Sevgili bir dostun söylediği gibi, “Tatlı perşembeler olsun” evvela. Her şey çok güzel olsun. Fakat işte adı üstünde “tatlı perşembe.” Herkes herkesten yorulmuş. Yurttaşın ebedi seçmen olarak altın portresi duvara çakılmış... Söylenecek ne kalmış?
Son bir iki haftadır yazdıklarımla ciddi yazı kotamı da fersah fersah aşmışım zaten. Benim biraz farklı bir okur profilim var üstelik. İki hafta oturup ciddi ciddi yazılar yazmışsam, üçüncü haftaya kalmıyor, paniğe kapılıyorlar. “Canın bir şeye mi sıkıldı Sevilay Hocam, canını yidiğim” filan diye mail yazıyorlar. Bunca dert arasında bir “hafiflik” talebi olarak alıyorum bu mesajları. Hayatın ağır yükünü kuş kanadıyla edebiyata taşıyan Italo Calvino’nun, gelecek bin yıl için altı önerisinden biri “Hafiflik”tir. Öyleyse ben bugün de üzerime hafif bir şeyler alayım kuzum. Hava biraz bozuk...
Buyrun bakalım... Burhan Guzu’yu mu yazacağız, yoksa gara guzu Meghan’dan doğma, Harry of Wales’den olma Sussex bebeğini mi? Bunların Erdoğanistanbul Dükalığı’yla bağını da kuracağız elbet.
Burhan Guzu’nun tivitırda sorduğu rivayet olunan, “Beyin göçü diye bir şey çıkarmışlar, benim beynim neden göçmüyor” sorusu hakkında, insan zaten düzenli aralıklarla yazsa yazar yani. Başka da bir malzeme gerekmez. Bir gün yumurta kırarsın üzerine, bir gün salçalı sos hazırlar, fırına sürersin. Çıtır çıtır yazı çıkar her defasında. Ama bir yandan da kim ne yapsın onun beyin göçünü? Geçmişe mazi, Burhan’a “Guzu” deyip geçeceksin. Fakat geçerken günün felsefi yönelimleri çerçevesinde, varoluşsal bir soru da sormak şart. “Beyninin göçmediğinden bir insan nasıl emin olabilir?” Burhan Guzu Beyamca bunu da açıklasın. “Beyamca” dedim ama belki de böyle anılacak kadar bir yaşı yoktur da kendisi biraz erken göçmüştür. Ayy göçmek de nereden çıktı? Allah gecinden versin. “Erken çökmüştür” diyecektim.
Şimdi varoluşçuluk demişken, “Elleşmeyeyim yazıktır, karabatak Şahan Gökbakar kafayı nihayet pustuğu yerden çıkarıp vurmuş buna zaten” dediğim, AKP yavuz genel başkan yardımcısı Ali İhsan da aklıma gelmiyor değil.

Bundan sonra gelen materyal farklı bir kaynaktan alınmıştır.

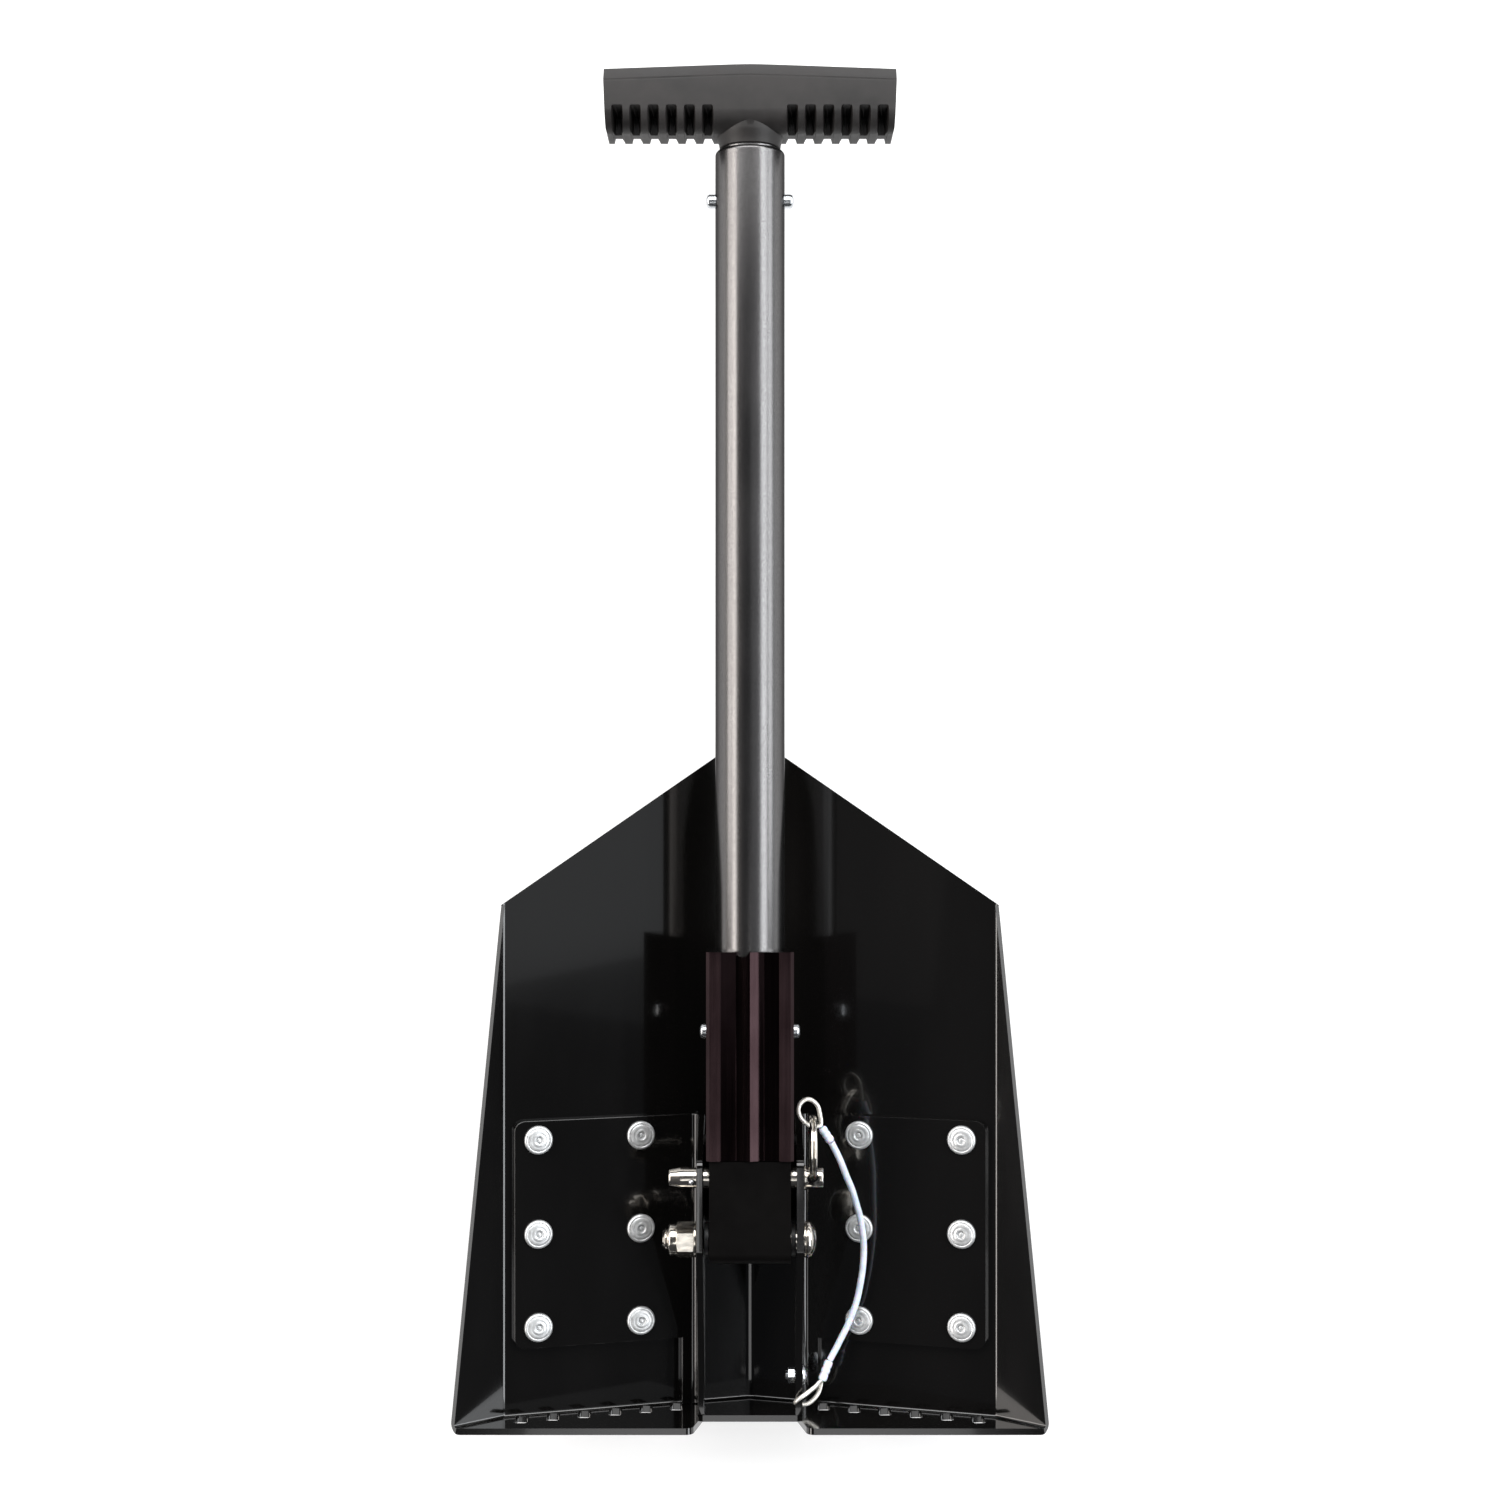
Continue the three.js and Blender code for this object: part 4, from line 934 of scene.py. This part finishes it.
def lock_pin():
    """A pin with a tapered nose, a raised band beside the ear and a cross hole for the ring."""
    pin = Box("lock_pin")
    centre = (0, pin_y, 0)
    ear = bracket_box.x0 + PLATE
    band, nose = SHANK_R + 0.9, pin.x0
    profile = [
        (0, nose), (3.1, nose), (3.6, nose + 0.35), (3.85, nose + 0.9), (SHANK_R - 0.1, nose + 5),
        (SHANK_R, nose + 5.6), (SHANK_R, ear + 0.2), (band - 0.1, ear + 0.2), (band, ear + 0.4),
        (band, ear + 0.9), (band - 0.1, ear + 1.1), (SHANK_R, ear + 1.1),
        (SHANK_R, pin.x1 - 0.9), (SHANK_R - 0.25, pin.x1 - 0.35), (SHANK_R - 0.8, pin.x1), (0, pin.x1),
    ]
    obj = build("pin", lathe(profile, ALONG_X, centre, 72))
    ring_x = JOINTS["ring_swing"]["pos_m"][0] / MM
    carve(obj, cylinder(2.9, -20, 20, ALONG_Z, (ring_x, pin_y, 0), 40))
    ball = Box("detent_ball")
    lean = Vector((0, ball.y - pin_y, ball.z)).normalized()
    carve(obj, cylinder(1.7, -2.5, 12, lean, (ball.x, pin_y, 0), 32))
    soften(obj, 0.2, 2)
    dress(obj, "nickel", "lock_pin", "lock_pin")
    ball_r = (ball.x1 - ball.x0) / 2
    half_round = arc((0, 0), (ball_r, ball_r), -math.pi / 2, math.pi / 2, 16)[1:-1]
    profile = [(0, -ball_r), *half_round, (0, ball_r)]
    turned_piece("ball", "steel", "detent_ball", "detent_ball", profile, lean, (ball.x, ball.y, ball.z), 32)


def pull_ring():
    """A split ring: two turns of flat wire side by side, joined by a short step."""
    ring = Box("pull_ring")
    wire_size = (ring.x1 - ring.x0) / 2
    radius = (ring.y1 - ring.y0) / 2 - wire_size / 2
    first, step_length = math.radians(200), math.radians(28)
    steps = 192
    line = []
    for i in range(steps + 1):
        turn = 4 * math.pi * i / steps
        across = min(max((turn - 2 * math.pi) / step_length + 0.5, 0), 1)
        across = across * across * (3 - 2 * across)
        angle = first + turn
        beside = ring.x + (across - 0.5) * wire_size
        line.append(Vector((beside, ring.y + radius * math.cos(angle), ring.z + radius * math.sin(angle))))
    half = wire_size / 2 - 0.03  # leaves a hairline gap between the turns
    section = rectangle(-half, -half, half, half, 0.45, 3)
    obj = smoothed(build("split_ring", sweep(line, [(p.x, p.y) for p in section])), 50)
    dress(obj, "nickel", "pull_ring", "pull_ring")


lock_pin()
pull_ring()


# ---- sleeve, pivot block, cross pin

sleeve_box = Box("sleeve")
tube_box = Box("main_tube")
TUBE_R = (tube_box.x1 - tube_box.x0) / 2
BUTTON_HOLE_R = 3.55
CROSS_HOLE_R = 2.8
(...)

Geliyor, ne yapacaksın?
Bizim dolaştığımız medya ortamlarında kendisine sık rastlanmayan Ali İhsan Yavuz, İstanbul seçimleriyle birlikte adeta spor salonuna yatırılmış seçim torbalarından çıkmış gibi oldu. Torba cini Aliihsan! Kendisinin önü çok açık. AKP markasının yeni reklam yüzü. Isıl işlemden geçirilmiş gibi bir yüz. Her tür (b)esin değerini yitirmiş, öyle mütemadi bir ifade... Neyse işte, ısıl işlem, çisil işlem... Yavuz arkadaş siyasi tarihimize adını silikon harflerlen bir yazdırdı pir yazdırdı.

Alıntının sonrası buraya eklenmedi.